WORK REQUIRED: Reproduce all of the data exactly.
## BEGIN GIVEN DATA
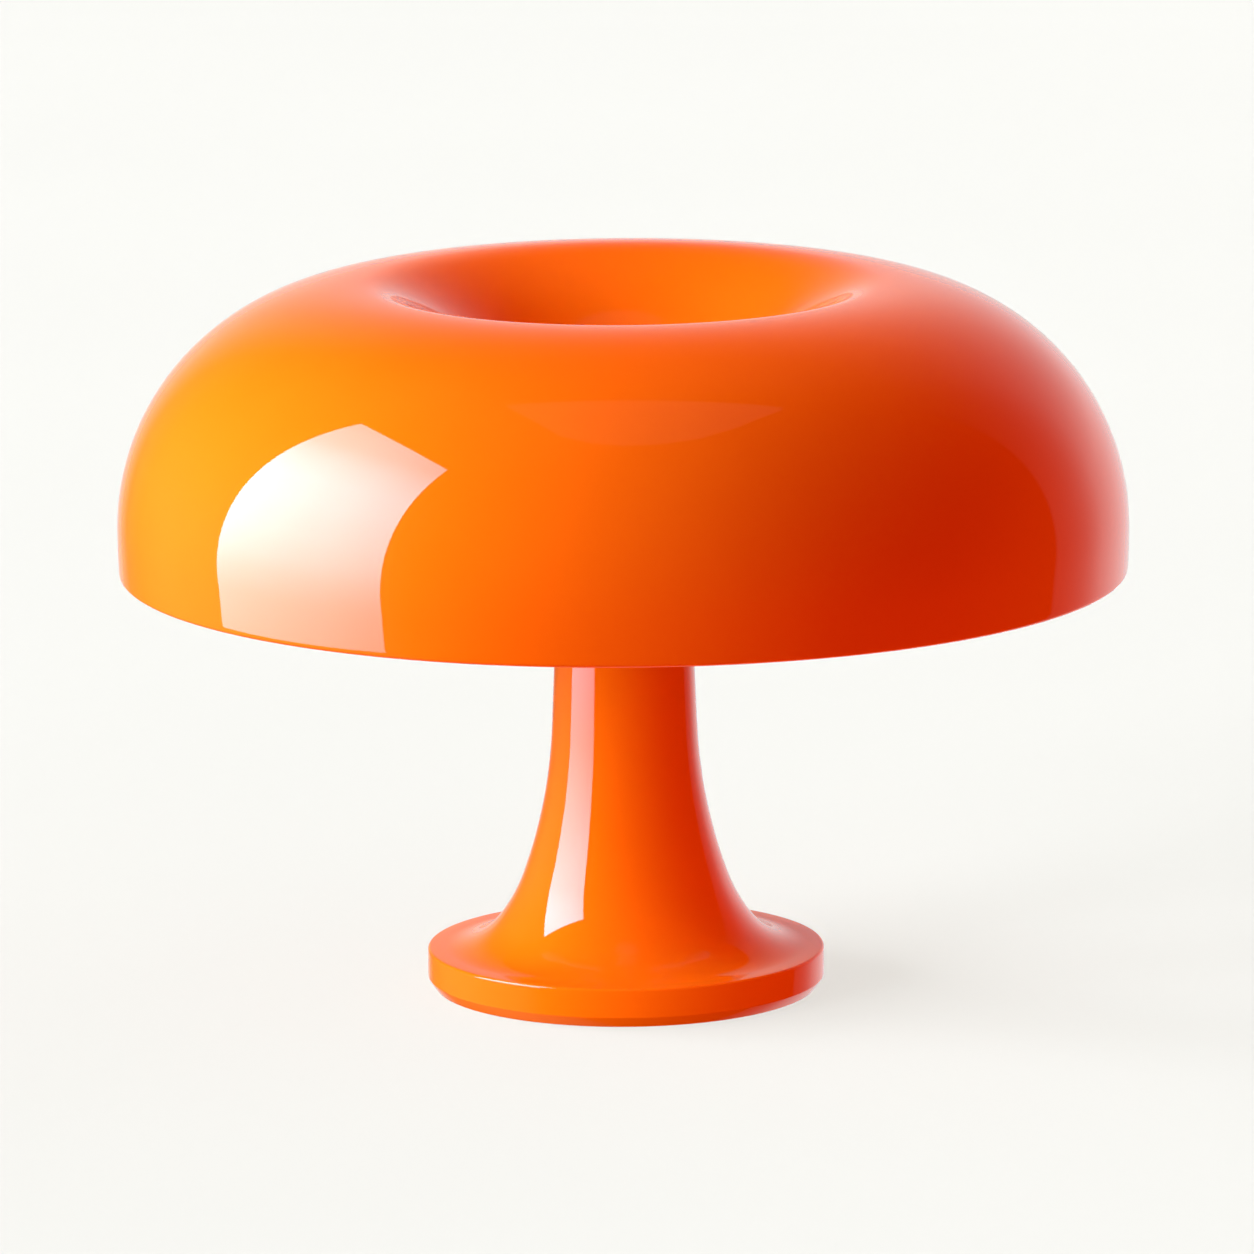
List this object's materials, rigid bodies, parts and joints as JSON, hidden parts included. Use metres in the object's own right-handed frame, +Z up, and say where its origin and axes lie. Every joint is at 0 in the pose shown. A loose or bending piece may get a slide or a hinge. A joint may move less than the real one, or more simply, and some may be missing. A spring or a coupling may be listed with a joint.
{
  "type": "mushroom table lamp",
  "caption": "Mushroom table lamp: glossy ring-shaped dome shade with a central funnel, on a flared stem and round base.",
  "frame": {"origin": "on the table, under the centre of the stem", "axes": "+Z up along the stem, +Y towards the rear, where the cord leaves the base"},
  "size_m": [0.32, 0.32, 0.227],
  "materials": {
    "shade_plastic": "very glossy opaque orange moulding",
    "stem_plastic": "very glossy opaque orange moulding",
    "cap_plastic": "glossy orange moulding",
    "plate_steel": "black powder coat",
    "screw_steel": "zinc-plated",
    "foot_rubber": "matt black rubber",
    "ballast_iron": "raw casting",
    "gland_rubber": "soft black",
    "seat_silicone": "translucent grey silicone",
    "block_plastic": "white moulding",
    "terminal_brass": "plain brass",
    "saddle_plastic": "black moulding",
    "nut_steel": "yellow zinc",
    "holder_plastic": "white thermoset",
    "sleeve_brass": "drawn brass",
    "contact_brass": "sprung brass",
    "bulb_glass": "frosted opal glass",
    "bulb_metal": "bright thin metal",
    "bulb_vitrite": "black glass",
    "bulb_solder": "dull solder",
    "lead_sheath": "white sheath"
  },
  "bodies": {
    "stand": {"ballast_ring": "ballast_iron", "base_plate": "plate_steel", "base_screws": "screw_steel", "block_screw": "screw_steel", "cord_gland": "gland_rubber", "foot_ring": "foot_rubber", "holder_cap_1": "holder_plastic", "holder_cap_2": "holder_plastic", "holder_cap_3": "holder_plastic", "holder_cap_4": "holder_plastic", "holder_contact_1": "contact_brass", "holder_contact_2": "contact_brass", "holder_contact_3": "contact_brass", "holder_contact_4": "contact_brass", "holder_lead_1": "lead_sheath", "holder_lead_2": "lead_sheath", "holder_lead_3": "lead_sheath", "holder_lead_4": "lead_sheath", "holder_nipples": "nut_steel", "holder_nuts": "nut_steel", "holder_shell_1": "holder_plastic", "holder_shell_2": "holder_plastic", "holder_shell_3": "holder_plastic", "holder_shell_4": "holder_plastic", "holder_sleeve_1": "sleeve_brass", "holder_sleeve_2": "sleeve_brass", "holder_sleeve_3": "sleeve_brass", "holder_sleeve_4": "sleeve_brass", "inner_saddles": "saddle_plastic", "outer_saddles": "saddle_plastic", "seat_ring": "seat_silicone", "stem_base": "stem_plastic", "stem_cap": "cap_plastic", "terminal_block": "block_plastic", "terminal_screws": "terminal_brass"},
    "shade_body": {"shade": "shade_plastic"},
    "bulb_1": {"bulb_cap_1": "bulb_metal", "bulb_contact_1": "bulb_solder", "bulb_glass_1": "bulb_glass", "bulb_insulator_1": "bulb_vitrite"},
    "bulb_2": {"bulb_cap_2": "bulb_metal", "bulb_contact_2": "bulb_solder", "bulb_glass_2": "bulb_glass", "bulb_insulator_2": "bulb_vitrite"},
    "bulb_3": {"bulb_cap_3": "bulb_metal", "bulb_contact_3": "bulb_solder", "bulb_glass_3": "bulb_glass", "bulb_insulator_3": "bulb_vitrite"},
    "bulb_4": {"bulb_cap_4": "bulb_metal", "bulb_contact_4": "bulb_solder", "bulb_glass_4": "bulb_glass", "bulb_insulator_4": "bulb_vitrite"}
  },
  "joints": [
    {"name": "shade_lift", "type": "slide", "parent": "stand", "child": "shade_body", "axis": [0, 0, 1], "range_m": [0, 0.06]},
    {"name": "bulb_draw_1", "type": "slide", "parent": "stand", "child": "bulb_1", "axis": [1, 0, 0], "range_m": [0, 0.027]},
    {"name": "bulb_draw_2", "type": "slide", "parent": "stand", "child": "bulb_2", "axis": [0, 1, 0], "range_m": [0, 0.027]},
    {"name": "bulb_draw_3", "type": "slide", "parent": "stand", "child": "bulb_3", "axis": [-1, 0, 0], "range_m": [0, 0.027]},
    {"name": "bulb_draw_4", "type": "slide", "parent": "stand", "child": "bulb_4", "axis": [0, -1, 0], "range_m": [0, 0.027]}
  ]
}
## END GIVEN DATA
EXERCISE ANSWER:
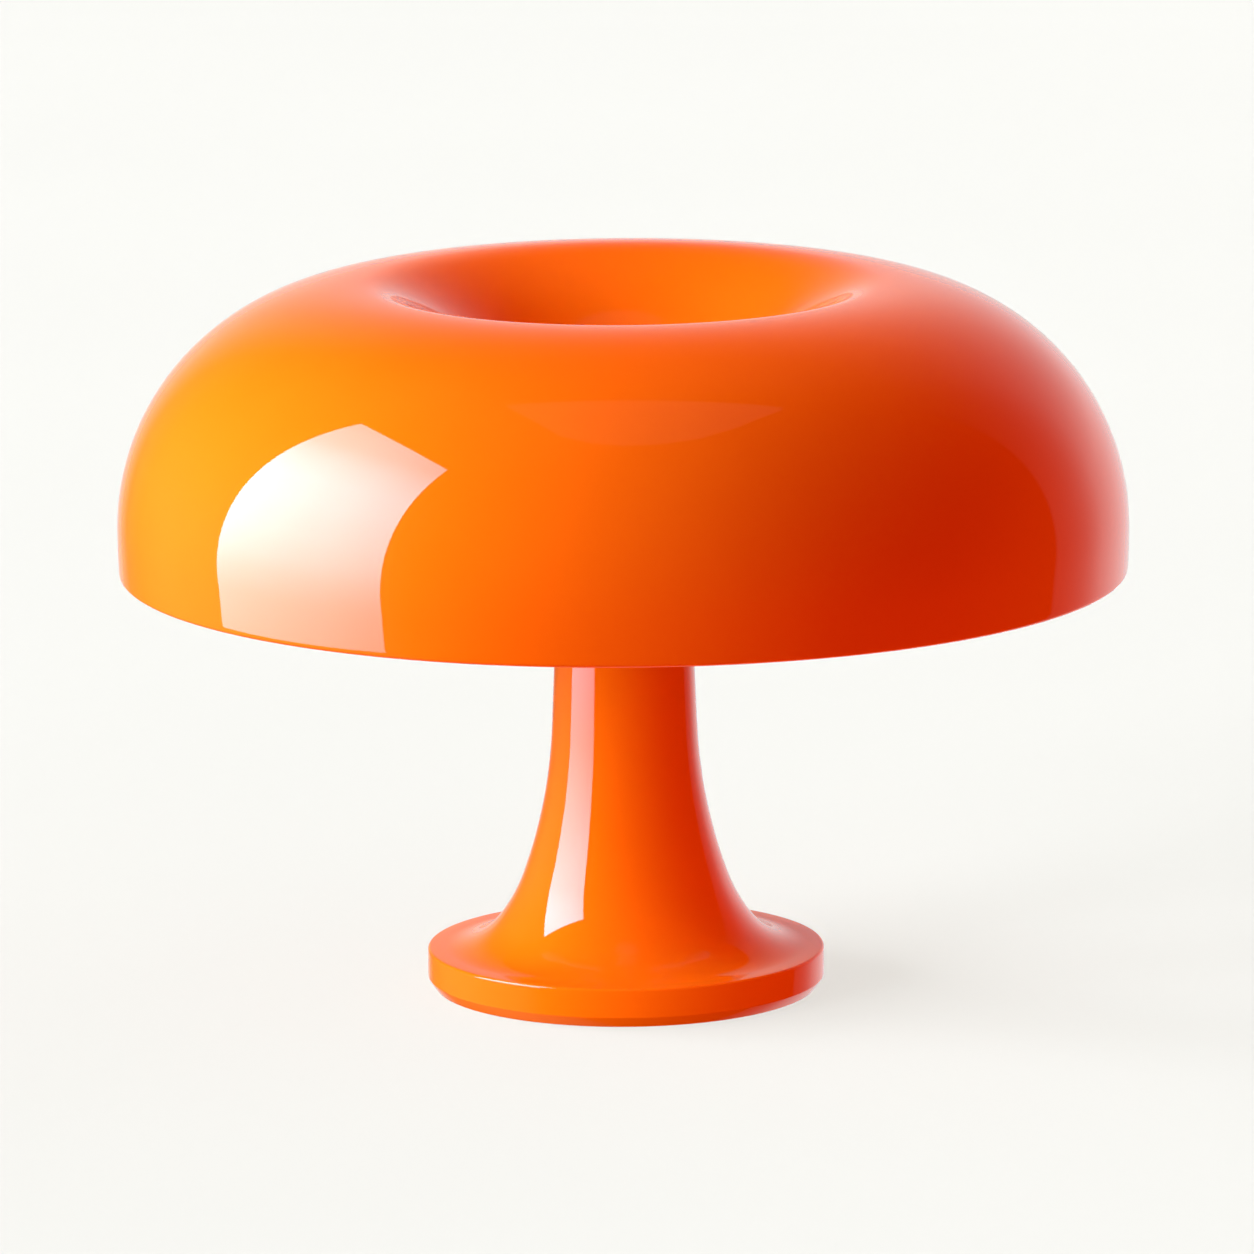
List this object's materials, rigid bodies, parts and joints as JSON, hidden parts included. Use metres in the object's own right-handed frame, +Z up, and say where its origin and axes lie. Every joint is at 0 in the pose shown. A loose or bending piece may get a slide or a hinge. A joint may move less than the real one, or more simply, and some may be missing. A spring or a coupling may be listed with a joint.
{
  "type": "mushroom table lamp",
  "caption": "Mushroom table lamp: glossy ring-shaped dome shade with a central funnel, on a flared stem and round base.",
  "frame": {"origin": "on the table, under the centre of the stem", "axes": "+Z up along the stem, +Y towards the rear, where the cord leaves the base"},
  "size_m": [0.32, 0.32, 0.227],
  "materials": {
    "shade_plastic": "very glossy opaque orange moulding",
    "stem_plastic": "very glossy opaque orange moulding",
    "cap_plastic": "glossy orange moulding",
    "plate_steel": "black powder coat",
    "screw_steel": "zinc-plated",
    "foot_rubber": "matt black rubber",
    "ballast_iron": "raw casting",
    "gland_rubber": "soft black",
    "seat_silicone": "translucent grey silicone",
    "block_plastic": "white moulding",
    "terminal_brass": "plain brass",
    "saddle_plastic": "black moulding",
    "nut_steel": "yellow zinc",
    "holder_plastic": "white thermoset",
    "sleeve_brass": "drawn brass",
    "contact_brass": "sprung brass",
    "bulb_glass": "frosted opal glass",
    "bulb_metal": "bright thin metal",
    "bulb_vitrite": "black glass",
    "bulb_solder": "dull solder",
    "lead_sheath": "white sheath"
  },
  "bodies": {
    "stand": {"ballast_ring": "ballast_iron", "base_plate": "plate_steel", "base_screws": "screw_steel", "block_screw": "screw_steel", "cord_gland": "gland_rubber", "foot_ring": "foot_rubber", "holder_cap_1": "holder_plastic", "holder_cap_2": "holder_plastic", "holder_cap_3": "holder_plastic", "holder_cap_4": "holder_plastic", "holder_contact_1": "contact_brass", "holder_contact_2": "contact_brass", "holder_contact_3": "contact_brass", "holder_contact_4": "contact_brass", "holder_lead_1": "lead_sheath", "holder_lead_2": "lead_sheath", "holder_lead_3": "lead_sheath", "holder_lead_4": "lead_sheath", "holder_nipples": "nut_steel", "holder_nuts": "nut_steel", "holder_shell_1": "holder_plastic", "holder_shell_2": "holder_plastic", "holder_shell_3": "holder_plastic", "holder_shell_4": "holder_plastic", "holder_sleeve_1": "sleeve_brass", "holder_sleeve_2": "sleeve_brass", "holder_sleeve_3": "sleeve_brass", "holder_sleeve_4": "sleeve_brass", "inner_saddles": "saddle_plastic", "outer_saddles": "saddle_plastic", "seat_ring": "seat_silicone", "stem_base": "stem_plastic", "stem_cap": "cap_plastic", "terminal_block": "block_plastic", "terminal_screws": "terminal_brass"},
    "shade_body": {"shade": "shade_plastic"},
    "bulb_1": {"bulb_cap_1": "bulb_metal", "bulb_contact_1": "bulb_solder", "bulb_glass_1": "bulb_glass", "bulb_insulator_1": "bulb_vitrite"},
    "bulb_2": {"bulb_cap_2": "bulb_metal", "bulb_contact_2": "bulb_solder", "bulb_glass_2": "bulb_glass", "bulb_insulator_2": "bulb_vitrite"},
    "bulb_3": {"bulb_cap_3": "bulb_metal", "bulb_contact_3": "bulb_solder", "bulb_glass_3": "bulb_glass", "bulb_insulator_3": "bulb_vitrite"},
    "bulb_4": {"bulb_cap_4": "bulb_metal", "bulb_contact_4": "bulb_solder", "bulb_glass_4": "bulb_glass", "bulb_insulator_4": "bulb_vitrite"}
  },
  "joints": [
    {"name": "shade_lift", "type": "slide", "parent": "stand", "child": "shade_body", "axis": [0, 0, 1], "range_m": [0, 0.06]},
    {"name": "bulb_draw_1", "type": "slide", "parent": "stand", "child": "bulb_1", "axis": [1, 0, 0], "range_m": [0, 0.027]},
    {"name": "bulb_draw_2", "type": "slide", "parent": "stand", "child": "bulb_2", "axis": [0, 1, 0], "range_m": [0, 0.027]},
    {"name": "bulb_draw_3", "type": "slide", "parent": "stand", "child": "bulb_3", "axis": [-1, 0, 0], "range_m": [0, 0.027]},
    {"name": "bulb_draw_4", "type": "slide", "parent": "stand", "child": "bulb_4", "axis": [0, -1, 0], "range_m": [0, 0.027]}
  ]
}